Say Nothing: A True Story of Murder and Memory in Northern Island, Patrick Radden Keefe (Doubleday)

The initial focal point of the book is the infamous murder of Jean McConville, single mother of ten children who was disappeared from her home in Belfast, Northern Ireland in 1972 at the height of The Troubles, accused by the IRA of being an informant for the British. While she was presumed dead, for decades no one really knew what happened to her. The book vividly evokes the oppressive atmosphere of Belfast at the time of the The Troubles, but at least half of it is about the decades-long aftermath, and in particular about trying to get to the bottom of the many IRA killings. Central to that effort are taped interviews with key IRA figures that have been deposited at Boston College in the U.S., supposedly with the agreement of the interviewees that they will remain inaccessible for decades to come. But what to do if they contain evidence of crimes? The book’s counterpoint to IRA victim McConville is Dolours Price, a passionate IRA volunteer who later became disillusioned with the group and died recently, in 2013. Some of the stories in the book have been told before, but Radden Keefe weaves them together brilliantly. One may ask why he concentrates almost solely on IRA killings when Unionists and the British army and police also killed. This is partly because he wants to tell the story of the secret tapes but also perhaps because of the romantic aura the Irish freedom struggle still possesses in many places, including the U.S. As someone who’s been a big supporter of that freedom struggle but is also a resolute advocate of nonviolence, I don’t find the focus misplaced. If anything, the theme of the book is how the violence of political struggles has a long afterlife and threatens to entangle a society long into the future if it’s not confronted with some modicum of truth and justice. As recently as March, Northern Ireland announced that only one British soldier would be charged for the Bloody Sunday killings of 1972, much to the chagrin of the victim’s families. Between 150 and 200 British soldiers are still under investigation for Troubles crimes.
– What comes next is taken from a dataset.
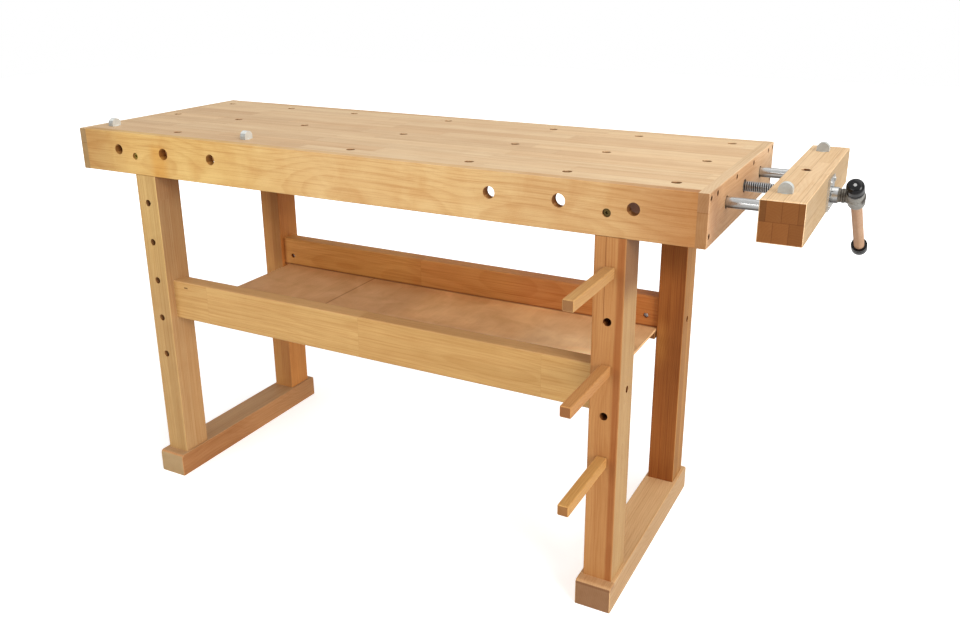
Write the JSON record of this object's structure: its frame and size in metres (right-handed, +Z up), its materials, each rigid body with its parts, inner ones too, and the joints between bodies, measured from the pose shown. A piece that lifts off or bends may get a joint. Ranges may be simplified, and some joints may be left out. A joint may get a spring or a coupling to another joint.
{
  "type": "woodworking bench",
  "caption": "Woodworking bench with a dog-hole worktop on two leg frames, a low shelf, an end vise with guide rods and a sliding handle, bench dogs and support pegs.",
  "frame": {"origin": "on the floor, under the middle of the overall box", "axes": "+X along the bench towards the end vise, +Y from the front to the back, +Z up"},
  "size_m": [1.715, 0.7154, 0.8783],
  "materials": {
    "beech_top": "oiled satin, glued staves",
    "beech_edge": "oiled satin, finger-jointed",
    "beech_frame": "oiled satin",
    "beech_handle": "oiled satin, turned",
    "plywood": "sanded, sealed",
    "zinc_fasteners": "zinc plated",
    "screw_steel": "oiled, dark",
    "dark_steel": "blackened",
    "bright_steel": "polished",
    "dog_steel": "zinc plated, satin",
    "cast_grey": "hammered grey paint on a casting",
    "black_plastic": "gloss black"
  },
  "bodies": {
    "bench": {"top_slab": "beech_top", "front_apron": "beech_edge", "back_apron": "beech_edge", "left_end_cap": "beech_edge", "right_end_cap": "beech_edge", "left_front_leg": "beech_frame", "left_back_leg": "beech_frame", "right_front_leg": "beech_frame", "right_back_leg": "beech_frame", "left_foot": "beech_frame", "right_foot": "beech_frame", "left_rail": "beech_frame", "right_rail": "beech_frame", "front_stretcher": "beech_frame", "back_stretcher": "beech_frame", "shelf_panel": "plywood", "shelf_cleats": "beech_frame", "stretcher_bolts": "zinc_fasteners", "barrel_nuts": "zinc_fasteners", "stretcher_dowels": "beech_frame", "apron_bolts": "zinc_fasteners", "end_cap_screws": "zinc_fasteners", "rail_screws": "zinc_fasteners", "vise_nut": "cast_grey", "nut_screws": "zinc_fasteners", "rod_bushings": "cast_grey", "bushing_screws": "zinc_fasteners"},
    "jaw": {"vise_jaw": "beech_frame", "jaw_flange": "bright_steel", "flange_screws": "zinc_fasteners", "guide_rod_front": "bright_steel", "guide_rod_back": "bright_steel", "rod_pins": "dark_steel"},
    "spindle": {"vise_screw": "screw_steel", "handle_hub": "cast_grey", "hub_pin": "dark_steel", "screw_collar": "bright_steel", "retaining_ring": "dark_steel", "ring_pin": "dark_steel"},
    "handle": {"handle_bar": "beech_handle", "handle_knob": "black_plastic", "handle_cap": "black_plastic", "knob_screws": "zinc_fasteners"},
    "dog_left": {"bench_dog_left": "dog_steel"},
    "dog_right": {"bench_dog_right": "dog_steel"},
    "dog_jaw_front": {"jaw_dog_front": "dog_steel"},
    "dog_jaw_back": {"jaw_dog_back": "dog_steel"},
    "peg_a": {"peg_upper": "beech_frame"},
    "peg_b": {"peg_middle": "beech_frame"},
    "peg_c": {"peg_lower": "beech_frame"}
  },
  "joints": [
    {"name": "screw_turn", "type": "hinge", "parent": "jaw", "child": "spindle", "pos_m": [0.7945, 0.09515, 0.819], "axis": [1, 0, 0], "range_deg": [-6993, 6480]},
    {"name": "jaw_slide", "type": "slide", "parent": "bench", "child": "jaw", "axis": [1, 0, 0], "range_m": [-0.0777, 0.072]},
    {"name": "handle_slide", "type": "slide", "parent": "spindle", "child": "handle", "axis": [0, -0.8018, 0.5976], "range_m": [0, 0.208]},
    {"name": "dog_left_lift", "type": "slide", "parent": "bench", "child": "dog_left", "axis": [0, 0, 1], "range_m": [0, 0.06]},
    {"name": "dog_right_lift", "type": "slide", "parent": "bench", "child": "dog_right", "axis": [0, 0, 1], "range_m": [0, 0.06]},
    {"name": "dog_jaw_front_lift", "type": "slide", "parent": "jaw", "child": "dog_jaw_front", "axis": [0, 0, 1], "range_m": [0, 0.06]},
    {"name": "dog_jaw_back_lift", "type": "slide", "parent": "jaw", "child": "dog_jaw_back", "axis": [0, 0, 1], "range_m": [0, 0.06]},
    {"name": "peg_upper_pull", "type": "slide", "parent": "bench", "child": "peg_a", "axis": [0, -1, 0], "range_m": [0, 0.05]},
    {"name": "peg_middle_pull", "type": "slide", "parent": "bench", "child": "peg_b", "axis": [0, -1, 0], "range_m": [0, 0.05]},
    {"name": "peg_lower_pull", "type": "slide", "parent": "bench", "child": "peg_c", "axis": [0, -1, 0], "range_m": [0, 0.05]}
  ],
  "couplings": [
    {"joint": "jaw_slide", "follows": "screw_turn", "m_per_rad": 0.00063662}
  ]
}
The violent past casts a long shadow, even in places that are relatively willing to look it squarely in the face.

Solitary: Unbroken by four decades in solitary confinement. My story of transformation and hope, Albert Woodfox (Grove Press)

Albert Woodfox served more than 40 years in solitary confinement at the Lousiana State Penitentiary, otherwise known as Angola, one of the most infamous prisons in the U.S. What’s more, he did so because of a murder he didn’t commit, that of a prison guard. If you’re skeptical of his plea of innocence, it can certainly be said that his trial was far from fair and the treatment meted out to him was nothing short of cruel and abusive. What is perhaps most striking about his memoir is the emphasis he places on his “conversion” in prison from ordinary petty criminal to Black Panther. The insight, political awareness and ethics that the Panthers provided him not only helped him to survive his brutal treatment but also made him into a compassionate person who helped fellow prisoners. While the treatment of Woodfox is in some respects unusually extreme, the abuse of solitary confinement and a whole range of other abuses of prisoners are all too common in prisons in the U.S., as is racism in policing and mass incarceration. A good review.

I Will Never See the World Again, Ahmet Altan, translated from the Turkish by Yasemin Congar (Granta Books)

NOTE: WONDERFUL NEWS: AHMET ALTAN WAS RELEASED FROM PRISON IN NOVEMBER.

Altan is a well-known Turkish writer, both a novelist and journalist. In September 2016, he was arrested for supposedly using a television interview to send “subliminal messages” to plotters of a July 2016 coup that sought to topple the Turkish government. As absurd as the charges sound, in February 2018, he was sentenced, along with his brother, to life in prison, where this book was written, smuggled out in notes Altan gave to his lawyer. Ironically, his father, also a journalist, was imprisoned a half century before, giving a sense of how little Turkey’s changed in some respects, and when Altan is arrested, he utters the same words to the police that his father did. On the way to prison, he cracks a joke, and this acts as a kind of epiphany that gives him the courage to go on. He believes in the power of writing, of the imagination to transcend circumstances even as dire as his, but prison is tough, and much of the rest of the book shows him struggling with the gross injustice that has befallen him. Unfortunately, his case is not exceptional: 30,957 people are currently in prison in Turkey on “terror” and coup-related charges. I hope we may yet see him free again before long. An excerpt and a good review.

Other excellent books I read

Red State Revolt: The Teachers’ Strike Wave and Working-Class Politics, Eric Blanc (Verso)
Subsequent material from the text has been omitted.